Ser pessimista no Brasil é cômodo e fácil. Afinal, os sinais que vêm das instituições públicas e privadas nos dão motivos de sobra e facilitam a vida do analista. Os sinais do exterior também são tenebrosos. Uma nova ordem mundial se organiza, e o Brasil está meio que deslocado do jogo.
O julgamento de Jair Bolsonaro e dos envolvidos na trama golpista nos dão exemplos abundantes. De um lado, o processo motivou severas sanções econômicas e pessoais ao país. De outro, motivou lacrações e agressões de parte a parte — em um triste espetáculo de degradação cívica.
O Brasil está sequestrado por situações que se caracterizam pela intolerância, tendenciosismo, radicalismo, ignorância e má-educação generalizada. Tendo ainda como pano de fundo o resiliente corporativismo, a resiliente corrupção e o horizonte próximo das eleições. A atual conjuntura exacerbada contamina o debate público e corrói as bases da convivência democrática.

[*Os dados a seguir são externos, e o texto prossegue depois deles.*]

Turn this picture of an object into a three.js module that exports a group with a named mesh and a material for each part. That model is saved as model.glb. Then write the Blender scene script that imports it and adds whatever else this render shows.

A intolerância se manifesta na incapacidade de aceitar a existência de divergências legítimas de lado a lado. Em vez de reconhecer o valor do contraditório como parte essencial do jogo democrático, prefere-se silenciar o outro, seja pela hostilidade, seja pela desqualificação sumária. Não se trata de discordar — o que é natural e saudável —, mas de negar ao outro o direito de existir enquanto voz autônoma.
O tendenciosismo, por sua vez, revela-se no vício de admitir que o “time” de preferência pode contornar ou atropelar regras para alcançar vitórias. É a velha lógica de que “os fins justificam os meios”, aplicada de forma corrosiva à política, à justiça e até às relações pessoais. Tal distorção produz uma ética seletiva: aquilo que se condena no adversário justifica-se quando praticado pelo aliado.
“O Brasil está sequestrado pela intolerância, tendenciosismo, radicalismo, ignorância e má-educação”
Nos últimos tempos, os polos do radicalismo tendem a relevar suas extravagâncias. Assim ocorreu com as práticas de corrupção que motivaram a Lava-Jato, que foram desvalorizadas. Do outro lado, ocorreu o mesmo com o golpismo “à la Chaves” — ao modo do “sem querer querendo” do personagem. Ambos os times toleram e estimulam excessos de comportamento e de julgamento.
Não há contenção nem equilíbrio, mas partidarismo excessivo em meio ao faroeste político que vivemos. A vítima, mais uma vez, continua sendo a democracia, que precisa ser reconstruída no Brasil. A ignorância completa o círculo vicioso. Muitos nem sequer compreendem as regras elementares da democracia. Confundem liberdade de expressão com licença para ofender, confundem instituições com obstáculos a serem removidos, confundem pluralismo com ameaça.
A má-educação dá o tom da retórica nacional. O respeito pelo próximo é abandonado em favor de ataques pessoais. Como se elevar o tom de voz fosse prova de superioridade argumentativa, cultivamos uma cultura de confronto permanente, em que prevalece quem fala mais alto — não quem traz melhores razões.
Assim, intolerância, tendenciosismo, radicalismo, ignorância e má-educação não são apenas características isoladas, mas partes de uma engrenagem que nos aprisiona em um ciclo de mediocridade e ressentimento. Não temos no horizonte próximo motivos para ter otimismo.